Numa das raras entrevistas que deu, Sclavi, quando lhe perguntaram se se identificava com Dylan Dog, respondeu: “Nem com Dylan, nem com Groucho. Eu sou os monstros.” E essa identificação é bem evidente nesta história, em que o verdadeiro mal se esconde nas pessoas de boa aparência e o corpo deformado de Johnny esconde uma alma de artista e um coração de ouro. Tal como os leitores, que não conseguiram resistir à fragilidade e à ternura de Johnny, o próprio Sclavi também não resistiu a alterar o final mais duro imaginado por Marcheselli, criando um novo final que, segundo o próprio, “foi escrito enquanto as lágrimas caiam sobre o teclado do computador”.

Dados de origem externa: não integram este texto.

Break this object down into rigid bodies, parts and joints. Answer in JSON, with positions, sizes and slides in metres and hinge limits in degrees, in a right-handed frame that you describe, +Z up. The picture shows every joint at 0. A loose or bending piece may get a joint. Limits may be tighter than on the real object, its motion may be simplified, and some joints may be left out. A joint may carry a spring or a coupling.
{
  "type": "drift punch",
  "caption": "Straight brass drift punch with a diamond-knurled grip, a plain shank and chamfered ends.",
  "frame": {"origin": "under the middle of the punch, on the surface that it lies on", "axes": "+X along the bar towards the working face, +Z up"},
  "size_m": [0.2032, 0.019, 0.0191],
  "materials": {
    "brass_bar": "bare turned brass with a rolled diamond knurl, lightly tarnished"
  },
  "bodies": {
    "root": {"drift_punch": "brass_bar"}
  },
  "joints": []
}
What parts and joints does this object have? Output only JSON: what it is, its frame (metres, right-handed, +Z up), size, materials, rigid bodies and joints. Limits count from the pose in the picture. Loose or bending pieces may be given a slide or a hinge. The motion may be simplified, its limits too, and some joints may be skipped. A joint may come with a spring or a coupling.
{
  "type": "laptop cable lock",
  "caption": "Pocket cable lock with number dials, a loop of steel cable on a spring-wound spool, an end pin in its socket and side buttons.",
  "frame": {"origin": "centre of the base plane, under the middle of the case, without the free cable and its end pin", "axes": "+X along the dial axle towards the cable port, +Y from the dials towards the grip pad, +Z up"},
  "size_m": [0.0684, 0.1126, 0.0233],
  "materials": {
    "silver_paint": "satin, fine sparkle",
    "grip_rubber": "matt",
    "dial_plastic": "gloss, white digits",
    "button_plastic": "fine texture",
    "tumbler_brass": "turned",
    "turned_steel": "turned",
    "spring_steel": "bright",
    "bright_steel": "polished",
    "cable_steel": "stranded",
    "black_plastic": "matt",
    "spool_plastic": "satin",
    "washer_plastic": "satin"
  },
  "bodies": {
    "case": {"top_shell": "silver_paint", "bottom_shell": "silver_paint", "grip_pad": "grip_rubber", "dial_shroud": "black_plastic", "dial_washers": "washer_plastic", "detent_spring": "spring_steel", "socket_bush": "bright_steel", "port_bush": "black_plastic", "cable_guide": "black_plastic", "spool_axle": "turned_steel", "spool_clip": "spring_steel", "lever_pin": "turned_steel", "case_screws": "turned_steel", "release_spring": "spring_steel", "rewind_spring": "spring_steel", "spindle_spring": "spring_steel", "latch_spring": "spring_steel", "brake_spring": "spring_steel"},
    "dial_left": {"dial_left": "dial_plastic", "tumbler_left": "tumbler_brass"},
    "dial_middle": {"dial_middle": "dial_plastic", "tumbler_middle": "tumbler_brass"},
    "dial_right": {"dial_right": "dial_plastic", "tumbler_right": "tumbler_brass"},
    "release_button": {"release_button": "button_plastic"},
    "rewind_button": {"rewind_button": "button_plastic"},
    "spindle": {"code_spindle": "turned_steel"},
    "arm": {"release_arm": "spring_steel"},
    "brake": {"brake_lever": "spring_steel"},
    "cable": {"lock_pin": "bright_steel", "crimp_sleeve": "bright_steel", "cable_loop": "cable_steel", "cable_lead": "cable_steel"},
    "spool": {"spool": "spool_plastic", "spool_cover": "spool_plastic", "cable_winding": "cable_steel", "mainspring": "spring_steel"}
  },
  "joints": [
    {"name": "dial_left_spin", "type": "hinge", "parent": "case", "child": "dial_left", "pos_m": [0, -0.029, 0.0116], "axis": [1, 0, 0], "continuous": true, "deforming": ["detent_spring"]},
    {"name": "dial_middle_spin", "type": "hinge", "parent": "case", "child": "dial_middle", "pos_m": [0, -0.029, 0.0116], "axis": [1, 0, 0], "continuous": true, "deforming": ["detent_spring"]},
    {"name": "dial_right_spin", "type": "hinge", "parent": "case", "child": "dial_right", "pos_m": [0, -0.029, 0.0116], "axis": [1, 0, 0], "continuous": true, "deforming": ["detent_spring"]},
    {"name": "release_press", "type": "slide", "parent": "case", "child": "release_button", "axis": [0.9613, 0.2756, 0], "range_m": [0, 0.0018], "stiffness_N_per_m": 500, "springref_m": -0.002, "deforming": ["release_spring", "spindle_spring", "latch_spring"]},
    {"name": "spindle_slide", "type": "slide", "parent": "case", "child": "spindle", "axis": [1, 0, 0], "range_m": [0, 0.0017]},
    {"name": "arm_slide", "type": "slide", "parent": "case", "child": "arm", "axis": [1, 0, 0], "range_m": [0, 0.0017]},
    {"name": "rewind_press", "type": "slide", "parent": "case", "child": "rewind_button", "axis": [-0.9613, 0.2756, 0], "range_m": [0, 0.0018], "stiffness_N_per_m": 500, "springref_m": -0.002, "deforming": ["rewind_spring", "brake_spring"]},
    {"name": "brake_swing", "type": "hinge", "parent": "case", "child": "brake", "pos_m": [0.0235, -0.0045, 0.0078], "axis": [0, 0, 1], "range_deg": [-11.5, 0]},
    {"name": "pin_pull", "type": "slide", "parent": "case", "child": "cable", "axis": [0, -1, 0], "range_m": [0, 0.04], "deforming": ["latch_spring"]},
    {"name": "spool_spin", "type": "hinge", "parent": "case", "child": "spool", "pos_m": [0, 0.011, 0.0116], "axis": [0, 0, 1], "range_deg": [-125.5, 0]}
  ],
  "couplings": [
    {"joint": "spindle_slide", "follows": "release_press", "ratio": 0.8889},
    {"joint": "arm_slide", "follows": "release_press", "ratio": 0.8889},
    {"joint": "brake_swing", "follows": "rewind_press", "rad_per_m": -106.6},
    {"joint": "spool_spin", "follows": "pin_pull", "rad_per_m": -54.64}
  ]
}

Essa emoção que Sclavi conseguiu transmitir à história, ajudou a que esta se tornasse um dos episódios mais inesquecíveis da série, mas seria injusto não referir o contributo decisivo do desenhador Andrea Venturi, cujo traço elegante e realista, a fazer lembrar Neal Adams, serve de forma admirável as diferentes nuances da narrativa.
Alternando um realismo dinâmico, com um traço mais onírico e expressionista quando reproduz os desenhos de Johnny, Venturi revela-se perfeito, tanto em termos gráficos como narrativos, para uma história com esta importância. Tratando-se de uma história escrita por Sclavi, não podiam falar as referências cinematográficas, sendo a mais óbvia, até pela alcunha que a imprensa dá a Johnny, ao filme Freaks, de Todd Browning, um clássico de 1932 cuja cassete vídeo o escritor emprestou a Andrea Venturi para que este o visse com atenção antes de começar a desenhar a história.
Se o sucesso de Johnny Freak tornava a sua continuação uma opção óbvia em termos comerciais, a forma como a história acabava, não deixava propriamente grande espaço para continuações… Daí que o trabalho de Marcheselli e Sclavi não fosse nada óbvio, nem fácil, o que só vem confirmar a grande capacidade, narrativa e criativa, destes dois grandes profissionais da escrita. Publicada originalmente em 1997, no número 127 da revista mensal, O Coração de Johnny reúne a mesma equipa de Johnny Freak, com a excepção do desenhador, pois Andrea Venturi tinha passado a desenhar a série Tex. Para o substituir, Sclavi escolheu um dos seus desenhadores favoritos; Giampiero Casertano, cuja cumplicidade com Sclavi é bem evidente na carta do escritor que reproduzimos no fim deste volume e que, não por acaso, seria também escolhido para desenhar Doppo un Lungo Silenzio, o regresso do escritor aos argumentos da série em 2016, por ocasião do trigésimo aniversário de Dylan Dog.
Senhor de um traço mais sombrio e caricatural do que Venturi, Casertano tinha um duplo desafio pela frente, pois tinha de se aproximar graficamente do desenho de Venturi nas várias cenas de flash-back que enchem a história, sem abdicar do seu estilo próprio e inconfundível, marcado por um muito conseguido jogo de sombras. A verdade é que o artista milanês, que para os desenhos de Johnny vai beber inspiração em Picasso e Bosch, conseguiu superar com distinção os dois desafios, conseguindo que, pelo menos em termos gráficos, esta continuação esteja perfeitamente à altura do original.